* [Your goal] Extract the complete listing and repeat it word for word.
--- begin Source material ---
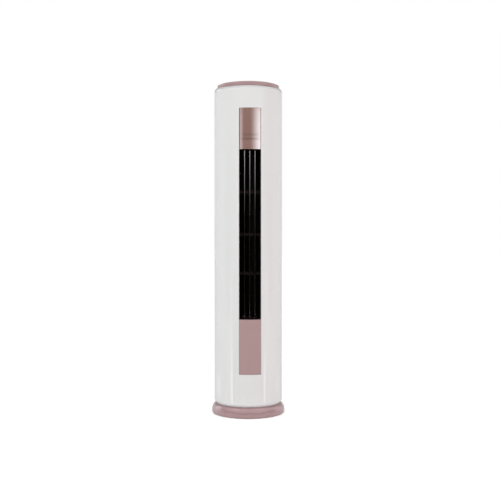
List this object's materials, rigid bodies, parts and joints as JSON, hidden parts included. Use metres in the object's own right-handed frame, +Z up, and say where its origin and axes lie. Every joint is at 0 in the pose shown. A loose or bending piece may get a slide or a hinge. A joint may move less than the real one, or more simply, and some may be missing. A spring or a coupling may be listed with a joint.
{
  "type": "floor standing air conditioner",
  "caption": "Tall round cabinet air conditioner with a front louvre window, swinging vertical blades, cross-flow fan and rear filter cassettes.",
  "frame": {"origin": "on the floor at the middle of the base, under the cabinet's axis", "axes": "+Z up along the cabinet, the louvre window faces -Y, +X to the right seen from the front"},
  "size_m": [0.4, 0.4, 1.8],
  "materials": {
    "gloss_white": "glossy white moulded shell",
    "dusty_pink": "dusty pink pearl paint",
    "satin_pink": "satin dusty pink panel",
    "rose_gold": "metallised rose gold panel",
    "black_plastic": "matte black moulding",
    "dark_blade": "satin black moulding",
    "grey_plastic": "grey moulding",
    "filter_grey": "pale grey moulding",
    "zinc_steel": "zinc plated sheet",
    "fin_aluminium": "fine fins",
    "copper": "drawn copper tube",
    "brass": "turned brass",
    "rubber": "matte black rubber",
    "white_foam": "white insulated tray",
    "board_green": "printed circuit board"
  },
  "bodies": {
    "cabinet": {"base_ring": "dusty_pink", "base_plate": "zinc_steel", "foot_front_left": "rubber", "foot_front_right": "rubber", "foot_rear_right": "rubber", "foot_rear_left": "rubber", "front_shell": "gloss_white", "rear_shell": "gloss_white", "filter_frame": "black_plastic", "top_cap": "dusty_pink", "outlet_frame": "black_plastic", "display_panel": "rose_gold", "lower_panel": "satin_pink", "display_board": "board_green", "swing_motor": "zinc_steel", "lower_shelf": "zinc_steel", "upper_shelf": "zinc_steel", "scroll_wall": "black_plastic", "tongue_wall": "black_plastic", "fan_bearing_bush": "rubber", "fan_bearing_holder": "grey_plastic", "fan_motor": "zinc_steel", "fan_motor_bracket": "zinc_steel", "evaporator_fins": "fin_aluminium", "evaporator_end_right": "fin_aluminium", "evaporator_end_left": "copper", "gas_pipe": "copper", "gas_flare_nut": "brass", "liquid_pipe": "copper", "liquid_flare_nut": "brass", "drain_pan": "white_foam", "drain_hose": "grey_plastic", "pipe_hole_cover": "gloss_white", "cable_gland": "rubber", "control_box": "zinc_steel", "control_box_lid": "grey_plastic", "main_board": "board_green"},
    "middle_blade": {"blade_middle": "dark_blade", "swing_motor_shaft": "zinc_steel"},
    "left_blade": {"blade_left": "dark_blade"},
    "right_blade": {"blade_right": "dark_blade"},
    "tie_bar": {"blade_tie_bar": "black_plastic"},
    "fan": {"fan_rotor": "dark_blade", "fan_motor_shaft": "zinc_steel"},
    "lower_filter": {"filter_lower": "filter_grey"},
    "upper_filter": {"filter_upper": "filter_grey"}
  },
  "joints": [
    {"name": "blade_middle_swing", "type": "hinge", "parent": "cabinet", "child": "middle_blade", "pos_m": [0, -0.128, 0.98], "axis": [0, 0, 1], "range_deg": [-40, 40]},
    {"name": "blade_left_swing", "type": "hinge", "parent": "cabinet", "child": "left_blade", "pos_m": [-0.028, -0.128, 0.98], "axis": [0, 0, 1], "range_deg": [-40, 40]},
    {"name": "blade_right_swing", "type": "hinge", "parent": "cabinet", "child": "right_blade", "pos_m": [0.028, -0.128, 0.98], "axis": [0, 0, 1], "range_deg": [-40, 40]},
    {"name": "tie_bar_pivot", "type": "hinge", "parent": "middle_blade", "child": "tie_bar", "pos_m": [0, -0.106, 1.4015], "axis": [0, 0, 1], "range_deg": [-40, 40]},
    {"name": "fan_spin", "type": "hinge", "parent": "cabinet", "child": "fan", "pos_m": [0, 0.01, 0.98], "axis": [0, 0, 1], "continuous": true},
    {"name": "filter_lower_pull", "type": "slide", "parent": "cabinet", "child": "lower_filter", "axis": [0, 1, 0], "range_m": [0, 0.15]},
    {"name": "filter_upper_pull", "type": "slide", "parent": "cabinet", "child": "upper_filter", "axis": [0, 1, 0], "range_m": [0, 0.15]}
  ],
  "couplings": [
    {"joint": "blade_left_swing", "follows": "blade_middle_swing", "ratio": 1},
    {"joint": "blade_right_swing", "follows": "blade_middle_swing", "ratio": 1},
    {"joint": "tie_bar_pivot", "follows": "blade_middle_swing", "ratio": -1}
  ]
}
--- end Source material ---
* [Output for this task]
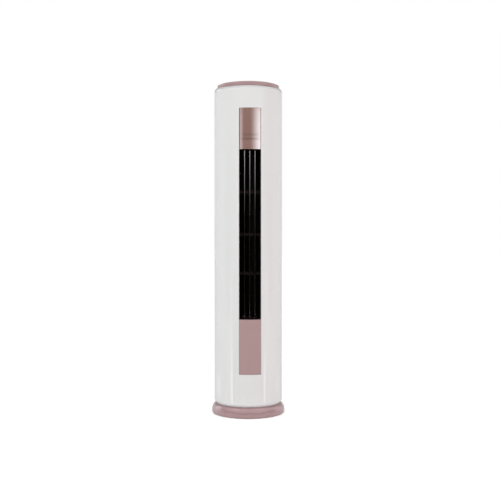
List this object's materials, rigid bodies, parts and joints as JSON, hidden parts included. Use metres in the object's own right-handed frame, +Z up, and say where its origin and axes lie. Every joint is at 0 in the pose shown. A loose or bending piece may get a slide or a hinge. A joint may move less than the real one, or more simply, and some may be missing. A spring or a coupling may be listed with a joint.
{
  "type": "floor standing air conditioner",
  "caption": "Tall round cabinet air conditioner with a front louvre window, swinging vertical blades, cross-flow fan and rear filter cassettes.",
  "frame": {"origin": "on the floor at the middle of the base, under the cabinet's axis", "axes": "+Z up along the cabinet, the louvre window faces -Y, +X to the right seen from the front"},
  "size_m": [0.4, 0.4, 1.8],
  "materials": {
    "gloss_white": "glossy white moulded shell",
    "dusty_pink": "dusty pink pearl paint",
    "satin_pink": "satin dusty pink panel",
    "rose_gold": "metallised rose gold panel",
    "black_plastic": "matte black moulding",
    "dark_blade": "satin black moulding",
    "grey_plastic": "grey moulding",
    "filter_grey": "pale grey moulding",
    "zinc_steel": "zinc plated sheet",
    "fin_aluminium": "fine fins",
    "copper": "drawn copper tube",
    "brass": "turned brass",
    "rubber": "matte black rubber",
    "white_foam": "white insulated tray",
    "board_green": "printed circuit board"
  },
  "bodies": {
    "cabinet": {"base_ring": "dusty_pink", "base_plate": "zinc_steel", "foot_front_left": "rubber", "foot_front_right": "rubber", "foot_rear_right": "rubber", "foot_rear_left": "rubber", "front_shell": "gloss_white", "rear_shell": "gloss_white", "filter_frame": "black_plastic", "top_cap": "dusty_pink", "outlet_frame": "black_plastic", "display_panel": "rose_gold", "lower_panel": "satin_pink", "display_board": "board_green", "swing_motor": "zinc_steel", "lower_shelf": "zinc_steel", "upper_shelf": "zinc_steel", "scroll_wall": "black_plastic", "tongue_wall": "black_plastic", "fan_bearing_bush": "rubber", "fan_bearing_holder": "grey_plastic", "fan_motor": "zinc_steel", "fan_motor_bracket": "zinc_steel", "evaporator_fins": "fin_aluminium", "evaporator_end_right": "fin_aluminium", "evaporator_end_left": "copper", "gas_pipe": "copper", "gas_flare_nut": "brass", "liquid_pipe": "copper", "liquid_flare_nut": "brass", "drain_pan": "white_foam", "drain_hose": "grey_plastic", "pipe_hole_cover": "gloss_white", "cable_gland": "rubber", "control_box": "zinc_steel", "control_box_lid": "grey_plastic", "main_board": "board_green"},
    "middle_blade": {"blade_middle": "dark_blade", "swing_motor_shaft": "zinc_steel"},
    "left_blade": {"blade_left": "dark_blade"},
    "right_blade": {"blade_right": "dark_blade"},
    "tie_bar": {"blade_tie_bar": "black_plastic"},
    "fan": {"fan_rotor": "dark_blade", "fan_motor_shaft": "zinc_steel"},
    "lower_filter": {"filter_lower": "filter_grey"},
    "upper_filter": {"filter_upper": "filter_grey"}
  },
  "joints": [
    {"name": "blade_middle_swing", "type": "hinge", "parent": "cabinet", "child": "middle_blade", "pos_m": [0, -0.128, 0.98], "axis": [0, 0, 1], "range_deg": [-40, 40]},
    {"name": "blade_left_swing", "type": "hinge", "parent": "cabinet", "child": "left_blade", "pos_m": [-0.028, -0.128, 0.98], "axis": [0, 0, 1], "range_deg": [-40, 40]},
    {"name": "blade_right_swing", "type": "hinge", "parent": "cabinet", "child": "right_blade", "pos_m": [0.028, -0.128, 0.98], "axis": [0, 0, 1], "range_deg": [-40, 40]},
    {"name": "tie_bar_pivot", "type": "hinge", "parent": "middle_blade", "child": "tie_bar", "pos_m": [0, -0.106, 1.4015], "axis": [0, 0, 1], "range_deg": [-40, 40]},
    {"name": "fan_spin", "type": "hinge", "parent": "cabinet", "child": "fan", "pos_m": [0, 0.01, 0.98], "axis": [0, 0, 1], "continuous": true},
    {"name": "filter_lower_pull", "type": "slide", "parent": "cabinet", "child": "lower_filter", "axis": [0, 1, 0], "range_m": [0, 0.15]},
    {"name": "filter_upper_pull", "type": "slide", "parent": "cabinet", "child": "upper_filter", "axis": [0, 1, 0], "range_m": [0, 0.15]}
  ],
  "couplings": [
    {"joint": "blade_left_swing", "follows": "blade_middle_swing", "ratio": 1},
    {"joint": "blade_right_swing", "follows": "blade_middle_swing", "ratio": 1},
    {"joint": "tie_bar_pivot", "follows": "blade_middle_swing", "ratio": -1}
  ]
}